Era socio del Club Alpino y se hospedaba en un chalet que la entidad posee en
la zona de El Ventorrillo. Fue en ese verano, leyendo bajo el pino, cuando le
llegó la noticia de la muerte de su padre. Ricardo quiso rendir homenaje a su
progenitor comprando el pino que estaba marcado para cortar, y lo rodeó con una
cadena con la fecha del nacimiento y de la muerte de aquél. Gracias a este
gesto, este árbol no solo es el más viejo de su entorno sino que, a pesar de no
ser un ejemplar monumental, se le ha considerado singular por ser testigo de
una bonita historia”
La Comunidad de
Madrid, que catalogó el pino como árbol singular en 1992, añade en el cartel
que la cadena tiene varios eslabones de más, y son los guardas forestales los
encargados de modificar la posición del candado para permitir el crecimiento
del tronco.
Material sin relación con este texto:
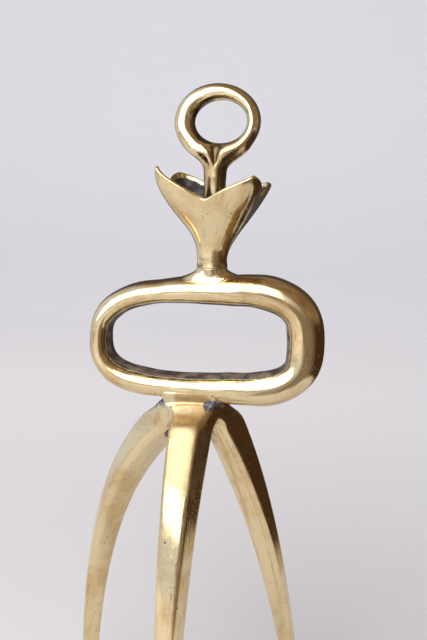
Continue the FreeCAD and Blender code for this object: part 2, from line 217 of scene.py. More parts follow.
axisMiddle = boxOf("hub_stud")[2]
neckMiddle = boxOf("neck_stud")[2]
legShape = {
    "seamZ": 103.5,      # where a leg meets the hub
    "topZ": 118.0,       # where a leg's centre line starts
    "thickTop": 5.8,
    "face": 0.66,        # outer face's share of the width
    "ridge": 0.32,       # rounding of the ridges
    "overlap": (2.2, 1.8, 1.4),      # how far above the seam the narrowing end rows stand, inside the hub
    "dull": (84.0, 103.0),           # the front leg's polish fades between these heights
    # how far the leg's plane passes to the right of the middle, start radius and bow of the centre line, foot
    # mount, twist in degrees, half widths at top and foot, foot's half thickness
    "legs": {
        "leg_front": (1.8, 6.0, 1.9, "foot_front", 0.0, 7.3, 3.68, 2.34),
        "leg_right": (0.0, 8.0, 1.35, "foot_right", -45.0, 6.7, 2.8, 1.9),
        "leg_left": (0.0, 3.0, 3.1, "foot_left", 50.0, 6.7, 3.0, 2.0),
    },
    "rows": 150, "columns": 120,
}


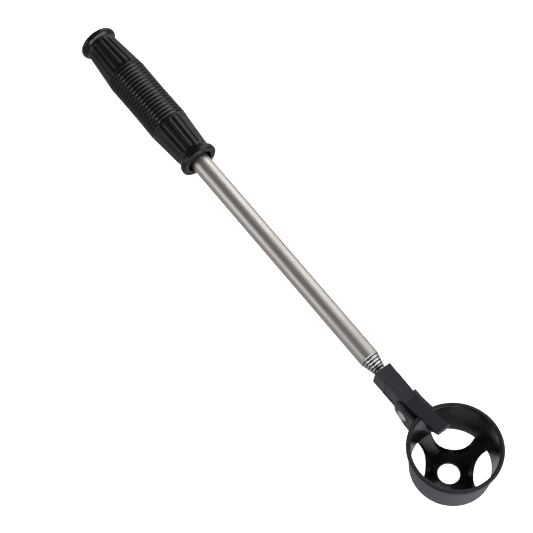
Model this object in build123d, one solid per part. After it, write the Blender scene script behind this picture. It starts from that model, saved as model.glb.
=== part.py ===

El escueto epitafio de metálicas letras que el periodista dedica a
su padre dice simplemente: A SU QUERIDA MEMORIA 1840-1924.
Vuelve el caminante
a su fajina llegando hasta la orilla del tonante arroyo, donde parte de la
saltarina corriente se eleva en forma de humedad. Los tímidos rayos de sol no
consiguen subir la temperatura ambiental. Sin resultado, recorre la ribera en busca
de un lugar que le permita saltar a la orilla opuesta, que es por donde
continúa su camino. Dedica más de media hora a la búsqueda de un paso sin
peligro y, al final, tiene que decidirse por descalzarse y cruzar por uno de
los vados. Tras la incidencia, cambia momentáneamente el frío entorno del
arroyo por la agradable solana de una pradera, donde dará buena cuenta del
bastimento. Vuelve a la querencia del agua, que ya no abandonará hasta que el
arroyo se represa en el embalse de Navalmedio.
Entra en Cercedilla
envuelto en los últimos rayos de sol de la tarde. Antes de perderse entre
viejos muros, corralizas y fachadas de piedra, echa el último vistazo a la
perfecta alineación de cumbres que se upan sobre el Cóncavo de Siete Picos. Es
entonces cuando entiende la razón de Ricardo Urgoitiz para dejar la memoria de
su padre enredada en aquellos paisajes.